Jacobus Beck escreveu sobre Paranavaí em 1952 (Foto: Ordem do Carmo)

Jacobus Beck escreveu sobre Paranavaí em 1952 (Foto: Ordem do Carmo)

O padre provincial alemão Jacobus Beck veio a Paranavaí, no Noroeste do Paraná, em fevereiro de 1952 para conhecer o trabalho do frei Ulrico Goevert, responsável pela Paróquia São Sebastião. Na então colônia, Beck se surpreendeu e se identificou com alguns costumes. No mesmo ano, a experiência de três semanas foi registrada em várias edições da revista alemã Karmelstimmen, de Bamberg, no Estado da Baviera.

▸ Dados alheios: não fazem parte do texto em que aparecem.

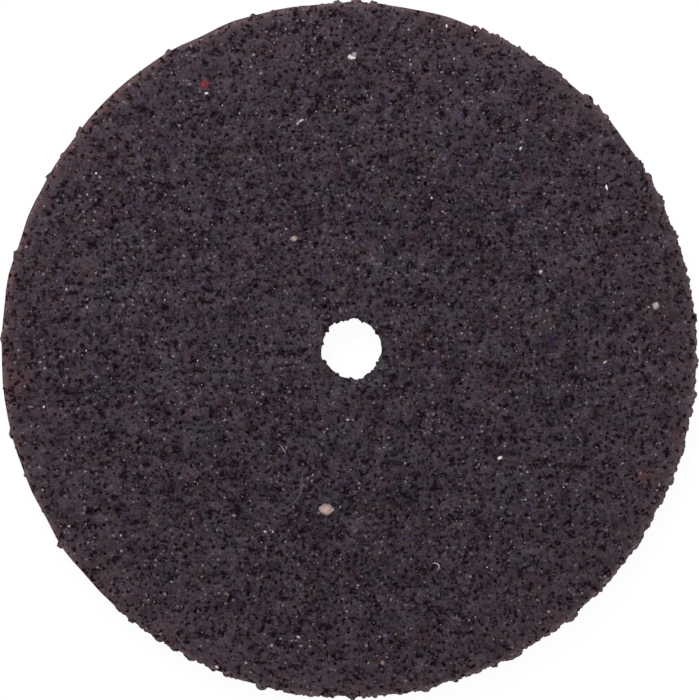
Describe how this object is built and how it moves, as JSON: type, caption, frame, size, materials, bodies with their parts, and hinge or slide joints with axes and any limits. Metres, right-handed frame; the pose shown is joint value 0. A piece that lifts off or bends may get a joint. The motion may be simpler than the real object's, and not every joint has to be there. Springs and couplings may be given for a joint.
{
  "type": "rotary tool cut-off wheel",
  "caption": "Thin round abrasive disc with flat faces, a gritty rim and a small central bore, clamped on a mandrel to cut metal.",
  "frame": {"origin": "on the axis of the bore, in the plane of the lower face", "axes": "+Z along the bore from the lower face to the upper face; +Y towards the upper side of the wheel as seen from above, with +X to the right"},
  "size_m": [0.024, 0.0241, 0.001],
  "materials": {
    "bonded_abrasive": "dark purplish grey grit in a matte resin bond, with a few pale and tan grains"
  },
  "bodies": {
    "root": {"abrasive_disc": "bonded_abrasive"}
  },
  "joints": []
}
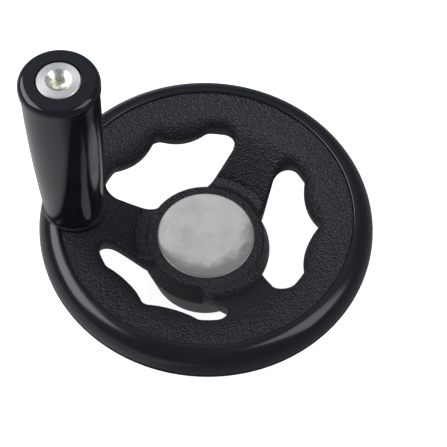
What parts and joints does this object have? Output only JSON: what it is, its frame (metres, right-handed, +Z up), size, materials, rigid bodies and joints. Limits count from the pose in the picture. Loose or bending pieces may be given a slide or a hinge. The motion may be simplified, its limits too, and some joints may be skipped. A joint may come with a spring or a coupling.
{
  "type": "machine handwheel with revolving handle",
  "caption": "Moulded spoked handwheel with a finger ripple round its windows, a bored metal hub core and a long revolving handle near the rim.",
  "frame": {"origin": "on the wheel's axis, in the plane of the hub's flat back, at the mouth of the shaft bore", "axes": "+Z along the wheel's axis from the hub's back to its face, with the handle standing up along +Z over the spoke that points to -X"},
  "size_m": [0.1255, 0.125, 0.1199],
  "materials": {
    "moulding": "fine-grained black glass-filled plastic, glossy on the rim",
    "grip": "glossy black plastic",
    "core_metal": "plain turned light metal",
    "spindle_steel": "bright zinc-plated steel",
    "bush_brass": "turned brass"
  },
  "bodies": {
    "wheel": {"wheel_body": "moulding", "hub_core": "core_metal", "handle_insert": "bush_brass", "handle_spindle": "spindle_steel"},
    "grip": {"handle_grip": "grip"}
  },
  "joints": [
    {"name": "grip_spin", "type": "hinge", "parent": "wheel", "child": "grip", "pos_m": [-0.0494, 0, 0.0432], "axis": [0, 0, 1], "continuous": true}
  ]
}
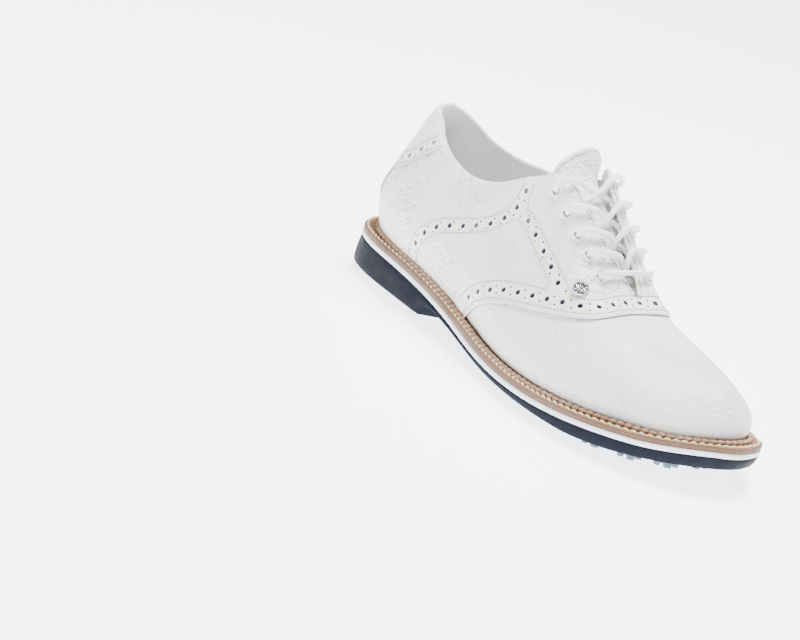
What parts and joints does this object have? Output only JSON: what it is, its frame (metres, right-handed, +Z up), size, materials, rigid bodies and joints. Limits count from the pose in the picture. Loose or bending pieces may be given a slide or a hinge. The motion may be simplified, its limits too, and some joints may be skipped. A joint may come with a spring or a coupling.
{
  "type": "golf shoe",
  "caption": "Right laced golf shoe: perforated leather saddle upper, storm welt, padded collar, hinged tongue and a moulded sole with rubber spike nubs and a slanted heel.",
  "frame": {"origin": "centre of the bounding box in X and Y, on the ground under the nub tips", "axes": "+X towards the toe, +Y towards the inner (medial) side, +Z up"},
  "size_m": [0.3093, 0.1072, 0.1196],
  "materials": {
    "leather": "off-white pebbled leather with a soft sheen",
    "rim": "smooth white rolled binding",
    "textile": "grey ribbed mesh lining",
    "foam": "open-cell foam padding",
    "board": "fibre board",
    "cork": "pressed cork",
    "stiffener": "thermoplastic stiffener sheet",
    "enamel": "white enamelled eyelet with a pale blue rim",
    "lace": "white round woven cord",
    "silver": "polished silver-coloured metal",
    "steel": "plain spring steel",
    "welt": "tan welt with a layered brown edge",
    "strip": "pale lavender-white smooth rubber",
    "navy": "matt dark navy rubber",
    "blue": "translucent blue thermoplastic rubber",
    "clear": "translucent clear-grey thermoplastic",
    "white": "white moulded inlay"
  },
  "bodies": {
    "shoe": {"aglet_lateral": "clear", "aglet_medial": "clear", "collar_padding": "foam", "collar_rim": "rim", "cork_filler": "cork", "emblem_ring": "white", "eyelet_lateral_1": "enamel", "eyelet_lateral_2": "enamel", "eyelet_lateral_3": "enamel", "eyelet_lateral_4": "enamel", "eyelet_lateral_5": "enamel", "eyelet_medial_1": "enamel", "eyelet_medial_2": "enamel", "eyelet_medial_3": "enamel", "eyelet_medial_4": "enamel", "eyelet_medial_5": "enamel", "footbed": "foam", "forefoot_plate": "blue", "heel_counter": "stiffener", "heel_pad": "clear", "heel_tab": "leather", "insole_board": "board", "lace": "lace", "midsole_strip": "strip", "ornament": "silver", "quarter_lateral": "leather", "quarter_lining": "textile", "quarter_medial": "leather", "shank": "steel", "sole_unit": "navy", "toe_puff": "stiffener", "vamp": "leather", "vamp_lining": "textile", "welt": "welt"},
    "tongue": {"tongue": "leather", "tongue_padding": "foam"}
  },
  "joints": [
    {"name": "tongue_lift", "type": "hinge", "parent": "shoe", "child": "tongue", "pos_m": [0.04975, 0.00933, 0.0553], "axis": [0, 1, 0], "range_deg": [-8, 0]}
  ]
}
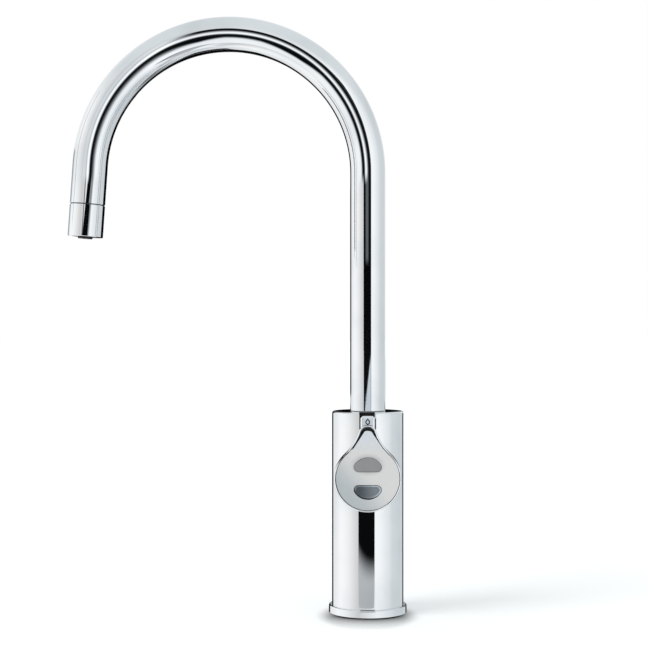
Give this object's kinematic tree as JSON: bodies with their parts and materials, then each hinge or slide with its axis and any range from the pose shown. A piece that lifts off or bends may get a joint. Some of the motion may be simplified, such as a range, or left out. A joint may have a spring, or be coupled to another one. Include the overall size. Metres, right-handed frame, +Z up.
{
  "type": "filtered water kitchen tap",
  "caption": "Filtered-water kitchen tap: swivelling gooseneck spout on a round body, with a teardrop pull lever that carries half-moon push buttons.",
  "frame": {"origin": "centre of the round seat that the tap stands on, in the plane of the worktop", "axes": "+Z up along the body's and the riser's axis; -Y is the front, where the lever is; the spout points along -X at rest, as in the picture"},
  "size_m": [0.2145, 0.056, 0.3753],
  "materials": {
    "chrome": "bright chrome plate on brass, mirror polished",
    "satin_face": "fine satin chrome",
    "brass": "turned brass, unplated",
    "stainless": "drawn and turned stainless steel",
    "bracket_steel": "cast zinc, as cast",
    "acetal": "natural acetal, turned",
    "black_rubber": "black moulded rubber",
    "black_plastic": "black moulded plastic",
    "plunger_white": "white moulded acetal",
    "grey_button": "mid grey moulded plastic, satin",
    "blue_button": "dark blue-grey moulded plastic, glossy",
    "circuit_board": "green solder mask",
    "clear_lens": "smoke-tinted clear plastic",
    "led_white": "milky resin",
    "lead_black": "black PVC sheath"
  },
  "bodies": {
    "tap_body": {"access_plug": "black_plastic", "base_block": "brass", "base_ring": "chrome", "body_shell": "chrome", "bracket_screws": "stainless", "cold_feed_tube": "stainless", "cold_inlet_fitting": "brass", "deck_gasket": "black_rubber", "dispense_switch": "black_plastic", "hinge_bracket": "bracket_steel", "hinge_pin": "stainless", "hot_feed_tube": "stainless", "hot_inlet_fitting": "brass", "housing_screws": "stainless", "inner_tube_oring": "black_rubber", "lever_lead": "lead_black", "lever_spring": "stainless", "lower_bush": "acetal", "port_block": "brass", "port_gasket": "black_rubber", "port_screws": "stainless", "signal_lead": "lead_black", "signal_socket": "black_plastic", "stop_screw": "stainless", "switch_pins": "stainless", "swivel_housing": "brass", "upper_bush": "acetal"},
    "spout": {"spout_tube": "chrome", "inner_tube": "stainless", "spout_tail": "brass", "tail_orings": "black_rubber", "nozzle_nipple": "brass", "nozzle_sleeve": "chrome", "outlet_insert": "black_plastic", "outlet_oring": "black_rubber"},
    "lever": {"lever_shell": "chrome", "face_plate": "satin_face", "switch_board": "circuit_board", "button_switches": "black_plastic", "indicator_led": "led_white", "indicator_lens": "clear_lens", "back_cover": "black_plastic", "cover_screws": "stainless", "lever_bumper": "black_rubber"},
    "select_button": {"select_button": "grey_button"},
    "safety_button": {"safety_button": "blue_button"},
    "switch_plunger": {"switch_plunger": "plunger_white"}
  },
  "joints": [
    {"name": "spout_swivel", "type": "hinge", "parent": "tap_body", "child": "spout", "pos_m": [0, 0, 0.11], "axis": [0, 0, 1], "range_deg": [0, 180]},
    {"name": "lever_lift", "type": "hinge", "parent": "tap_body", "child": "lever", "pos_m": [0, -0.0164, 0.1194], "axis": [-1, 0, 0], "range_deg": [0, 20], "stiffness_Nm_per_rad": 0.25, "springref_deg": -17.19, "deforming": ["lever_spring", "lever_lead"]},
    {"name": "select_press", "type": "slide", "parent": "lever", "child": "select_button", "axis": [0, 1, 0], "range_m": [0, 0.0006], "stiffness_N_per_m": 900, "springref_m": -0.0006},
    {"name": "safety_press", "type": "slide", "parent": "lever", "child": "safety_button", "axis": [0, 1, 0], "range_m": [0, 0.0006], "stiffness_N_per_m": 900, "springref_m": -0.0006},
    {"name": "plunger_slide", "type": "slide", "parent": "tap_body", "child": "switch_plunger", "axis": [0, 0, -1], "range_m": [0, 0.0006], "stiffness_N_per_m": 0.04, "springref_m": -0.0054}
  ],
  "couplings": [
    {"joint": "plunger_slide", "follows": "lever_lift", "m_per_rad": 0.0016}
  ]
}
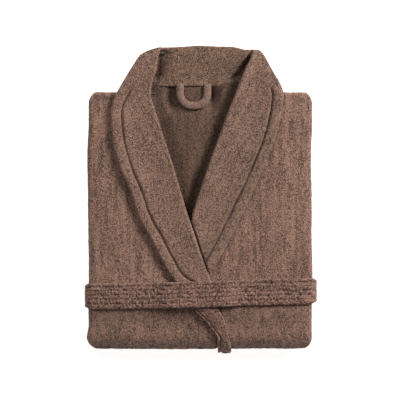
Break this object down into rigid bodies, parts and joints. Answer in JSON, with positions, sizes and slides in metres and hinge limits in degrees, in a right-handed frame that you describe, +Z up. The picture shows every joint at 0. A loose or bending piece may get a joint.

A curta passagem de Beck não permitiu que ele aprendesse a língua portuguesa. Por isso, pode-se dizer que o frei alemão está entre os padres germânicos que vieram a Paranavaí nos anos 1950 e não tiveram tempo de ter um profundo contato com a cultura dos moradores da colônia, fossem brasileiros ou estrangeiros. O fato fato foi o diferencial nos artigos publicados na Karmelstimmen, sob o título de “Meine Reise Nach Brasilien“.

Era um sábado, 9 de fevereiro de 1952, quando Jacobus Beck sobrevoou o Noroeste do Paraná. Observou ao longe os campos cortados por imensos rios. “Havia enormes plantações, prados, pastagens, tudo interrompido por grandes florestas. Mas foi só quando estávamos na região de Paranavaí que vi a mata virgem”, afirmou o alemão, acrescentando que tudo era tão belo que dava a impressão de que o céu se curvava diante do avião. Por volta do meio-dia, o padre se deparou com a colônia composta por um sem número de pequenas casas de madeira.

Logo o avião pousou no antigo Aeroporto Edu Chaves, atual Colégio Estadual de Paranavaí (CEP), ladeado por espessa mata primitiva. De lá, Beck pegou uma carona com o frei Ulrico Goevert em um jipe estadunidense. Foram para o centro da colônia, onde viviam mais de cinco mil pessoas. “Não era uma cidade ao modelo europeu com casas de pedras e ruas asfaltadas, mas também não lembrava nossas aldeias. As residências eram bem simples e remetiam às nossas barracas de feira. As vias pareciam os caminhos alemães que davam acesso aos areais”, comentou frei Jacobus.

O que chamou a atenção do alemão na Colônia Paranavaí foi a ordem e a limpeza, além da facilidade em se adquirir bens de consumo. De acordo com Beck, o povoado contava com muitos locais de lazer, carros e caminhões. “Isso já me lembrou a Alemanha, o tráfego dos veículos, os barulhos dos que vinham e dos que iam pelas ruas esburacadas”, frisou, rememorando que em 1952 três novas casas eram construídas por semana em Paranavaí. O padre também percebeu que a agricultura na colônia era voltada principalmente para a produção de café, algodão, arroz e milho.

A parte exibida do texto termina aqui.